I haven't had a day out like this in a long time. I had not realized that I have gotten older. It never occurred to me that I could run out of steam - especially when doing something fun. So fun. 

So the cover and the end pages are possibilities waiting for me. Not only that, but all those wonderful pages are waiting for my art journaling.

The pages are painted.

Then torn to size.

Then bound.

Kelly gave us great instructions on methods, 

prompts to move us out of our comfort zones (see it's not entirely pink),

methods to try 

we tried masks (didn't show up well in the pictures, but cool anyway). 

It was surprising to see how some of the random pairings worked so well.

Interspersed with all the joy of creating was the joy of shopping! This stamp stole my hear, so I bought it! The only problem with this hand carved, wooden stamp is that it might just be too beautiful to use! It may remain a piece of decor as I am too shy to mess it up. 

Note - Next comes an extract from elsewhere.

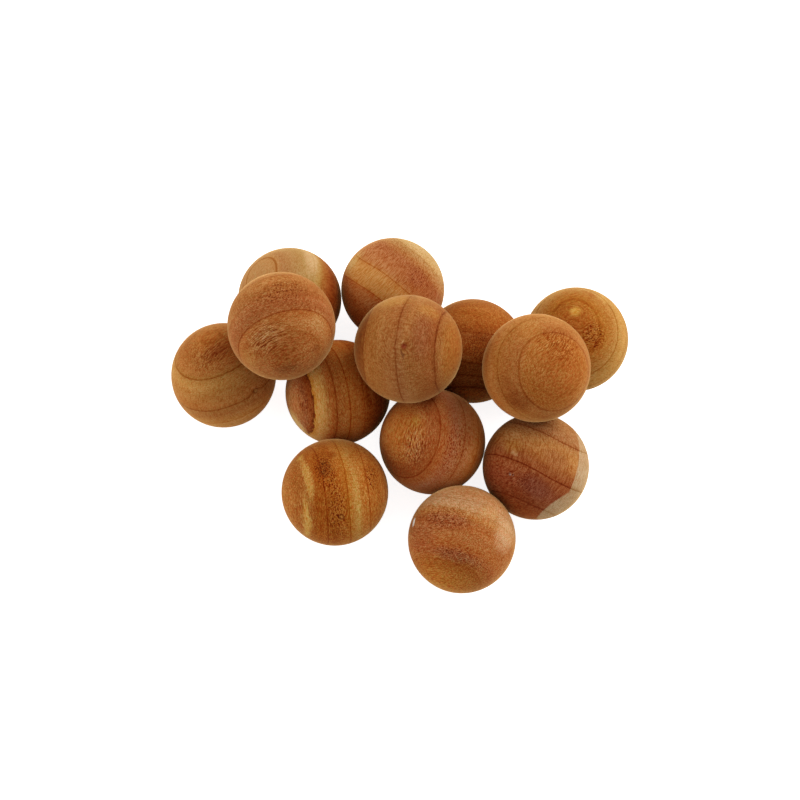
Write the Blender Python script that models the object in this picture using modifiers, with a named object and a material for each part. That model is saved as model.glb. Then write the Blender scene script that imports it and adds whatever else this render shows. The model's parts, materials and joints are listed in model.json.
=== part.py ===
"""A heap of thirteen turned cedar balls, of the kind laid among stored clothes to scent them.

Ten balls stand on the floor and lean on each other, and three lie on top, each in the hollow
between three balls below it. Every ball is a solid turning of one piece, with nothing inside.
Metres, +Z up. The origin is on the floor under the middle of the heap, +X runs along the heap's
length, and -Y is its front.
"""

import math

import bpy
from mathutils import Vector

# Sizes of one ball
BALL_DIAMETER = 0.025
REST_FLAT_DIAMETER = 0.002  # the small flat that a softwood ball stands on

# Room between the balls
REST_GAP = 0.0002  # where two balls lean on each other
INNER_SLACK = 0.0006  # further room between the inner front ball and the inner left one

# How finely a ball is turned
STEPS_ROUND = 36
STEPS_QUARTER = 9
SEAM_WELD = BALL_DIAMETER / 1000  # closes the turned skin at its seam and at both poles

BALL_RADIUS = BALL_DIAMETER / 2
REST_FLAT_RADIUS = REST_FLAT_DIAMETER / 2
REST_HEIGHT = math.sqrt(BALL_RADIUS**2 - REST_FLAT_RADIUS**2)  # from the flat to the centre
PITCH = BALL_DIAMETER + REST_GAP  # from centre to centre where two balls lean on each other

# The floor layer grows outward from this ball.
FIRST_BALL = "ball_inner_front"

# Each ball on the floor, the ball that it leans on, its bearing from that ball in degrees
# (from +X towards +Y), and the room between them beyond REST_GAP.
FLOOR_LAYER = (
    ("ball_inner_right", "ball_inner_front", 67.0, 0.0),
    ("ball_inner_left", "ball_inner_front", 151.0, INNER_SLACK),
    ("ball_right_front", "ball_inner_front", -14.5, 0.0),
    ("ball_right_back", "ball_inner_right", 7.0, 0.0),
    ("ball_back", "ball_inner_right", 140.0, 0.0),
    ("ball_back_left", "ball_back", 186.0, 0.0),
    ("ball_left", "ball_back_left", 232.0, 0.0),
    ("ball_front_left", "ball_inner_left", 269.0, 0.0),
)

# The foremost ball leans on two others, on the right-hand side of the line from first to second.
FOREMOST_BALL = ("ball_front", "ball_inner_front", "ball_right_front")

# Each ball on top, and the three that carry it
TOP_LAYER = (
    ("top_ball_left", ("ball_back_left", "ball_left", "ball_inner_left")),
    ("top_ball_middle", ("ball_inner_right", "ball_inner_front", "ball_inner_left")),
    ("top_ball_right", ("ball_inner_right", "ball_right_back", "ball_right_front")),
)

# Sanded cedar, unvarnished. No two balls come from the same board, so each has its own tone.
SANDED_ROUGHNESS = 0.6
TONES = {
    "ball_inner_front": "#A3683A",
    "ball_inner_right": "#93602F",
    "ball_inner_left": "#95612F",
    "ball_right_front": "#9C6640",
    "ball_right_back": "#A87339",
    "ball_back": "#AF7746",
    "ball_back_left": "#AC753D",
    "ball_left": "#A97440",
    "ball_front_left": "#AE733A",
    "ball_front": "#B37B47",
    "top_ball_left": "#B07547",
    "top_ball_middle": "#AE7747",
    "top_ball_right": "#B37640",
}


def clear_scene():
    for item in list(bpy.data.objects):
        bpy.data.objects.remove(item)


def linear(hex_colour):
    """The linear colour, with alpha, of an sRGB hex value."""
    channels = [int(hex_colour[i : i + 2], 16) / 255 for i in (1, 3, 5)]
    return [((c + 0.055) / 1.055) ** 2.4 if c > 0.04045 else c / 12.92 for c in channels] + [1.0]


def cedar(name, hex_colour):
    material = bpy.data.materials.new(name)
    material.use_nodes = True
    shader = material.node_tree.nodes["Principled BSDF"]
    shader.inputs["Base Color"].default_value = linear(hex_colour)
    shader.inputs["Roughness"].default_value = SANDED_ROUGHNESS
    shader.inputs["Metallic"].default_value = 0.0
    return material


def ball_profile():
    """Half of a ball's outline about its centre, from its top to the middle of its rest flat."""
    equator = math.pi / 2
    rim = math.acos(-REST_HEIGHT / BALL_RADIUS)  # the angle from the top where the flat begins
    angles = [equator * i / STEPS_QUARTER for i in range(STEPS_QUARTER)]
    angles += [equator + (rim - equator) * i / STEPS_QUARTER for i in range(STEPS_QUARTER + 1)]
    arc = [(BALL_RADIUS * math.sin(a), 0.0, BALL_RADIUS * math.cos(a)) for a in angles]
    return arc + [(0.0, 0.0, -REST_HEIGHT)]


def profile_mesh():
    points = ball_profile()
    edges = [(i, i + 1) for i in range(len(points) - 1)]
    mesh = bpy.data.meshes.new("ball_profile")
    mesh.from_pydata(points, edges, [])
    mesh.materials.append(None)
    return mesh


def turn(item):
    """Turns a profile into a closed solid about its own Z axis."""
    screw = item.modifiers.new("turned on a lathe", "SCREW")
    screw.axis = "Z"
    screw.angle = 2 * math.pi
    screw.steps = STEPS_ROUND
    screw.render_steps = STEPS_ROUND
    screw.use_merge_vertices = True
    screw.merge_threshold = SEAM_WELD
    screw.use_smooth_shade = True


def beside(neighbour, bearing, extra):
    """The centre of a ball on the floor that leans on one neighbour."""
    angle = math.radians(bearing)
    return neighbour + (PITCH + extra) * Vector((math.cos(angle), math.sin(angle), 0))


def against(first, second):
    """The centre of a ball on the floor that leans on two others, right of the line between them."""
    apart = second - first
    right = Vector((apart.y, -apart.x, 0)).normalized()
    return (first + second) / 2 + right * math.sqrt(PITCH**2 - (apart.length / 2) ** 2)


def on_top_of(first, second, third):
    """The centre of a ball that lies on three others: the higher point one pitch from each."""
    to_second = second - first
    to_third = third - first
    normal = to_second.cross(to_third)
    # The point in the plane of the three centres that is as far from each of them
    middle = (
        to_third.length_squared * normal.cross(to_second)
        + to_second.length_squared * to_third.cross(normal)
    ) / (2 * normal.length_squared)
    up = normal.normalized() if normal.z > 0 else -normal.normalized()
    return first + middle + up * math.sqrt(PITCH**2 - middle.length_squared)


def heap_centres():
    """The centre of every ball, with the origin under the middle of the heap."""
    centres = {FIRST_BALL: Vector((0, 0, REST_HEIGHT))}
    for name, neighbour, bearing, extra in FLOOR_LAYER:
        centres[name] = beside(centres[neighbour], bearing, extra)
    name, first, second = FOREMOST_BALL
    centres[name] = against(centres[first], centres[second])
    for name, carriers in TOP_LAYER:
        centres[name] = on_top_of(*(centres[carrier] for carrier in carriers))
    low = Vector(min(c[axis] for c in centres.values()) for axis in range(3))
    high = Vector(max(c[axis] for c in centres.values()) for axis in range(3))
    middle = (low + high) / 2
    return {name: c - Vector((middle.x, middle.y, 0)) for name, c in centres.items()}


def main():
    clear_scene()
    heap = bpy.data.collections.new("cedar_balls")
    bpy.context.scene.collection.children.link(heap)
    profile = profile_mesh()
    for name, centre in heap_centres().items():
        ball = bpy.data.objects.new(name, profile)
        ball.location = centre
        heap.objects.link(ball)
        turn(ball)
        # The balls share one mesh, so each ball's own tone is held by the object.
        ball.material_slots[0].link = "OBJECT"
        ball.material_slots[0].material = cedar(name, TONES[name])


main()
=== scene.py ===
# %% [markdown]
# # A heap of cedar balls
#
# Thirteen plain balls of aromatic cedar, of the kind laid among stored clothes. Each was sawn
# from a board as a small block, turned to a ball and sanded, and nothing was put on it after.
# So the whole look comes from the wood: where in the log each block lay, how the fibres meet the
# round surface, and how the sandpaper left it. This lesson works from that, one ball at a time.

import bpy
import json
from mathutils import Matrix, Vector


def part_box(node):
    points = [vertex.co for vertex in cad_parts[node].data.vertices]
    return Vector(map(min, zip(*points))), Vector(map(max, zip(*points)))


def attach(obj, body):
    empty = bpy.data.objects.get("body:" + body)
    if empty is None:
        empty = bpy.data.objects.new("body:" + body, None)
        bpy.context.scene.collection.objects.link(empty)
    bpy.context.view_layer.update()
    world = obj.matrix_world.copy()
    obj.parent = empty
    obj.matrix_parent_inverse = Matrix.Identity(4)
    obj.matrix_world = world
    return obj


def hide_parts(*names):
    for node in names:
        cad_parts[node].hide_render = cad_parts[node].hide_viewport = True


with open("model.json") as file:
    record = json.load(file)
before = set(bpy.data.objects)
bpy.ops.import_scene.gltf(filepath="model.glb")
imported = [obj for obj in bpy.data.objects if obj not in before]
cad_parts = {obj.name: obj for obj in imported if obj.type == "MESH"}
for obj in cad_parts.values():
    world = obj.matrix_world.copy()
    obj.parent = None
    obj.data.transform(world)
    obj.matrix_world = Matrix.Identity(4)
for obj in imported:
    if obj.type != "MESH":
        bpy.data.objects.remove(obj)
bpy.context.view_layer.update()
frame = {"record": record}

# %% [markdown]
# ## Units
#
# Blender works in metres, and wood is easier to think about in millimetres. Every size below is
# in millimetres, and MM turns it to metres, apart from the floor's and the lamps', which are in
# metres. Colours are written as hex values, as a paint chart gives them, and one function turns
# them to the linear values that a renderer mixes.

# %% Millimetres and colours
import json
import math
from dataclasses import dataclass

import bpy
from mathutils import Matrix, Vector

MM = 0.001


def linear(hex_colour):
    """The linear colour, with alpha, of an sRGB hex value."""
    channels = [int(hex_colour[i : i + 2], 16) / 255 for i in (1, 3, 5)]
    return [((c + 0.055) / 1.055) ** 2.4 if c > 0.04045 else c / 12.92 for c in channels] + [1.0]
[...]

I discovered not all glue sticks are equal. Mine was less than helpful and I ended up glueing things down a second time when they peeled up. Less than optimal way of creating art. Introduce this glue stick from Italy. It was all the rage. Made from almonds, this is a glue stick you could possibly start licking if you are really hungry. Smells like marzipan. Sticks like…glue. I bought myself the long lasting size as I intend to be gluing things down with a passion. 

Kept Creations has a wonderful wall of stencils. It's terribly difficult to decide which to choose, so why not choose three? Still, there's a pattern here - hearts and flowers. That's the way to my heart. 

It was a great day. I was tuckered out at the end of it, but it will be a day I will cherish. So glad I decided to treat myself. 

How can you treat yourself? What have you treated yourself to? Do you participate in art classes? What is your favorite way to learn a new technique? Who would you like to take a class with if you could?